The Astra hatchback is, along with the Corsa, Opel’s most important model, with an annual production volume of around 330,000.

If plans to remove it from Rüsselsheim go ahead, one unionist said it would be comparable to stopping production of the Golf at a Volkswagen factory.

According to the proposals, from 2015 the Astra would only roll off the production line at Ellesmere Port in England and Gliwice in Poland. The mid-range Insignia saloon would become the sole model produced at Rüsselsheim.
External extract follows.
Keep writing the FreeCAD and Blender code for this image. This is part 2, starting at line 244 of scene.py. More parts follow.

The FAZ says the decision will not be officially announced until mid-May, and a company spokesman told the paper there would be no comment until the conclusion of "ongoing talks." But behind the scenes unionists say that GM vice president Stephen Girsky, president of the Opel board of directors, has made up his mind.
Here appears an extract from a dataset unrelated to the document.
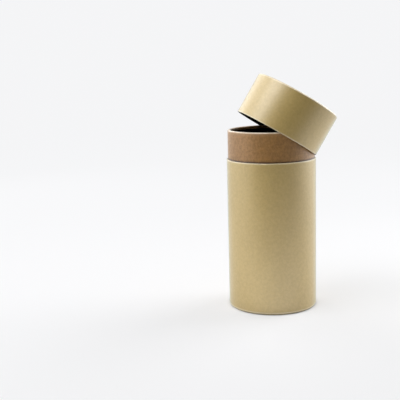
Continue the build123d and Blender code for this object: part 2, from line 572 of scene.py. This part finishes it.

For GM and the Opel management under Karl-Freidrich Stracke, the move is a desperate measure to cut costs.

Since 1999, Opel has cost its parent company $16 billion. The European arm of the US giant, recently described by the GM chief Daniel Akerson as a "building site," is this year set to notch up its sixth consecutive loss.
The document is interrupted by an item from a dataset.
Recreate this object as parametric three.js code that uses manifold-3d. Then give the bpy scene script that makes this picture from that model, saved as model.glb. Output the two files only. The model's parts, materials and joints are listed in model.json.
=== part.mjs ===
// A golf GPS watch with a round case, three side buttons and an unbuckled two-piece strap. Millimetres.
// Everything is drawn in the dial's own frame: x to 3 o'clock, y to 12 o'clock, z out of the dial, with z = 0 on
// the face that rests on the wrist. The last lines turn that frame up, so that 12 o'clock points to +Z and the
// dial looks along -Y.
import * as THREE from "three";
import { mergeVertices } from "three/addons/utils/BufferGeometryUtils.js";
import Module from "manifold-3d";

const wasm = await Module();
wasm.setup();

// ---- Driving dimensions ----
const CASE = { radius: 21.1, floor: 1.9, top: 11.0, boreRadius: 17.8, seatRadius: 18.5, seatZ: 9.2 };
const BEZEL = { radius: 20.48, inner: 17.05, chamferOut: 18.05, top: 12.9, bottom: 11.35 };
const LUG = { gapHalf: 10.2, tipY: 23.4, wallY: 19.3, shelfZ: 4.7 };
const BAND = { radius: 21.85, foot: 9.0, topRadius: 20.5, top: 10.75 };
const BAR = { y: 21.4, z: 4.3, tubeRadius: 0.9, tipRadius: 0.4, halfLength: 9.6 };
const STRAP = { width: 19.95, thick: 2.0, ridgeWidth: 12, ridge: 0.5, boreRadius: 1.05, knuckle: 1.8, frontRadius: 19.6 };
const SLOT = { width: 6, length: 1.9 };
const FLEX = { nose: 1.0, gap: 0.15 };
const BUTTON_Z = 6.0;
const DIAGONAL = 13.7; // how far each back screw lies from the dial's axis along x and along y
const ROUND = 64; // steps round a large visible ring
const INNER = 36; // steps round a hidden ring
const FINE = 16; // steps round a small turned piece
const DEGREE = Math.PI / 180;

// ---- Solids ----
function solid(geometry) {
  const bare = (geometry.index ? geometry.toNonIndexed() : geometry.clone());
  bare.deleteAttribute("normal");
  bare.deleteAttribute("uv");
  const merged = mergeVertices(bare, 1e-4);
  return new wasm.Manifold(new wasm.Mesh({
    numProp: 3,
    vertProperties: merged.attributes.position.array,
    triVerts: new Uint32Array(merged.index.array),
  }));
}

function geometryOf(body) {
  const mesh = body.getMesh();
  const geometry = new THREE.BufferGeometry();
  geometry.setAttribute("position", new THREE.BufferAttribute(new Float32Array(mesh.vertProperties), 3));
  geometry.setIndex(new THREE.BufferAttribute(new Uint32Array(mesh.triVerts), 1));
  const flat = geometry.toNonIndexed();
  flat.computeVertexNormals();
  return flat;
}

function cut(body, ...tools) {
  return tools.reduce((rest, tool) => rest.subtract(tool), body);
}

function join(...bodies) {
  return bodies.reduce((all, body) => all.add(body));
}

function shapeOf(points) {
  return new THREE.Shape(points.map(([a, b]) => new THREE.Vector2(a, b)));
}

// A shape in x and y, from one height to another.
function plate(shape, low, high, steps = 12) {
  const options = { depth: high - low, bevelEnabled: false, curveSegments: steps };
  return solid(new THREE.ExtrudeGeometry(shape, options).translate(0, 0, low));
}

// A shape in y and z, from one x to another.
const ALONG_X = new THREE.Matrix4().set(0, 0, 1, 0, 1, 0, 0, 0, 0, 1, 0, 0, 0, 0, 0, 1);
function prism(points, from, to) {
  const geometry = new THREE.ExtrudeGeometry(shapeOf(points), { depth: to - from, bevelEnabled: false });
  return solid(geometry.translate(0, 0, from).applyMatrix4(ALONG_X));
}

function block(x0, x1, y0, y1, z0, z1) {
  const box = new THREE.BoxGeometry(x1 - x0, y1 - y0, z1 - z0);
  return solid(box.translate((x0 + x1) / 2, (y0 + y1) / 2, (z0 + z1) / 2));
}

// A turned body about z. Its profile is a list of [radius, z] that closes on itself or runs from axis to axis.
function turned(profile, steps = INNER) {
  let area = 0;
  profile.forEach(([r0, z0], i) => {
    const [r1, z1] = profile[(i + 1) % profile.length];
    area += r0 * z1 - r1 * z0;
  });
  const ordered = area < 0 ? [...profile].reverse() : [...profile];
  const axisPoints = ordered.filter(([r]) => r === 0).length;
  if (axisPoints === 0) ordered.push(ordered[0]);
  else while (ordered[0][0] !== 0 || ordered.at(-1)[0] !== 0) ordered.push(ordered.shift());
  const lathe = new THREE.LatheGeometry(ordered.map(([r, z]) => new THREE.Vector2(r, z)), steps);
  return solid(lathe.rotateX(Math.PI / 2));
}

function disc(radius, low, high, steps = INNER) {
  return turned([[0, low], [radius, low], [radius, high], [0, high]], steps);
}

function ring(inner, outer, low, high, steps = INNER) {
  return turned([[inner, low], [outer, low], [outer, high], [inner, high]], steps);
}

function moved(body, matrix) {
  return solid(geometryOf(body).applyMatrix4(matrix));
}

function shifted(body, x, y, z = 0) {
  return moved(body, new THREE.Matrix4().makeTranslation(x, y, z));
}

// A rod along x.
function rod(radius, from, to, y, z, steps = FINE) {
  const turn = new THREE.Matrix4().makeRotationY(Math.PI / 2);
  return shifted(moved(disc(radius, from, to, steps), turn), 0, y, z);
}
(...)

It is against this backdrop that GM has decided to refocus operations to the UK and Poland, where the workers are cheaper and more flexible.

Their willingness to work 40-hour weeks and up to 80 Saturday overtime shifts a year should allow for the production of an extra 115,000 units a year, according to projections.

But workers at the Rüsselsheim factory insist they can be part of a coherent cost-cutting strategy.

Their works council, led by Wolfgang Schäfer-Klug, has tabled a last-ditch counterproposal to Girsky, offering to finance the investment that would be needed to produce the new Astras at their plant through pay cuts and other money-saving measures.

It’s not the first time that German Opel workers have been left fearing for their future. In the past three years, GM has slashed 8,000 of its 48,000 European jobs, and in June last year, rumours that the company was to be sold to a Chinese bidder prompted Angela Merkel to call for clarity for Opel’s “hard-working” employees.